The Oceanic Hotel, rambling and classic, on Star Island permits crews of visiting boat to have lunch, family style, in the dining room if you make a reservation (603-474-0441). Inside the hotel is a small gift shop with arts and crafts items as well as good books on the island’s rich history. There is also a snack bar with hot dogs, ice cream, frappes and other goodies. If you want to step back in time, just try sitting in one of the chairs on the hotel’s expansive porch and daydream of the days in the 1800s when the Isles of Shoals were a getaway spot for artists and writers, among them were Childe Hassam, Celia Thaxter and numerous others. The shady porch on a sunny summer afternoon is blissful!

The Gosport Chapel is a quaint, granite church built around 1800 and still used regularly by island visitors.

The Vaughn Cottage beside the Gosport Chapel houses a small library and museum focused on life on the Isles of Shoals from the early fisheries to the grand hotel era.

Celia Thaxter’s Garden is seasonally maintained and can be found a short walk north along the shore from the dock on Appledore Island. Celia grew up on the islands and her father built a hotel frequented by the likes of authors Nathaniel Hawthorne, Ralph Waldo Emerson, Sarah Orne Jewett and painters Childe Hassam and William Morris Hunt. Celia’s garden, bursting with poppies, delphinium, morning glories and wildflowers provided inspiration for these noted artists. The Shoals Marine Lab staff and students maintain the garden as it appeared in Celia’s time. The blooms and contemplative air merit a visit.

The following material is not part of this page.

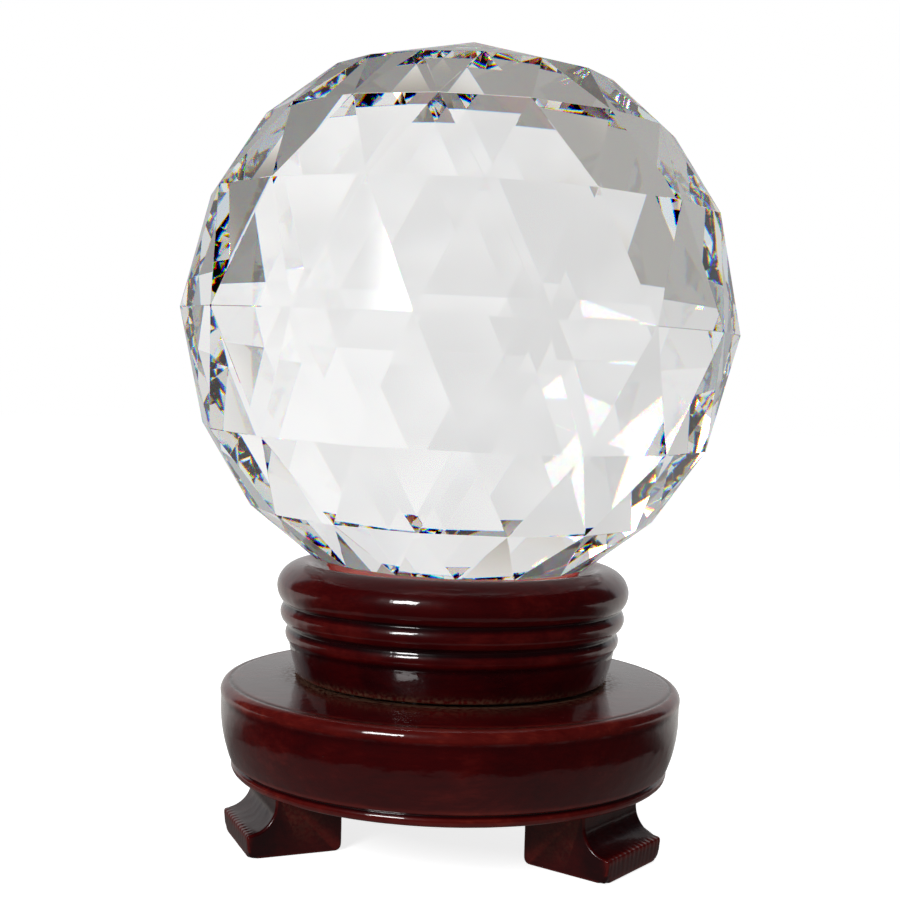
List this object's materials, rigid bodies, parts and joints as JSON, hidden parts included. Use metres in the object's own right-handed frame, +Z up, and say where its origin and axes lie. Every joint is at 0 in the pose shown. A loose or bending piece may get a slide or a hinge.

Shoals Marine Lab is perched in the buildings on Appledore’s shore. If you explore Celia Thaxter’s Garden and walk the trails of Appledore, you may also have a chance to chat with one of the scientists or students who work and study at this remote field station operated by Cornell University and the University of New Hampshire. For over half a century the Shoals Marine Lab has been exploring the waters, wildlife and islands of the surrounding Gulf of Maine.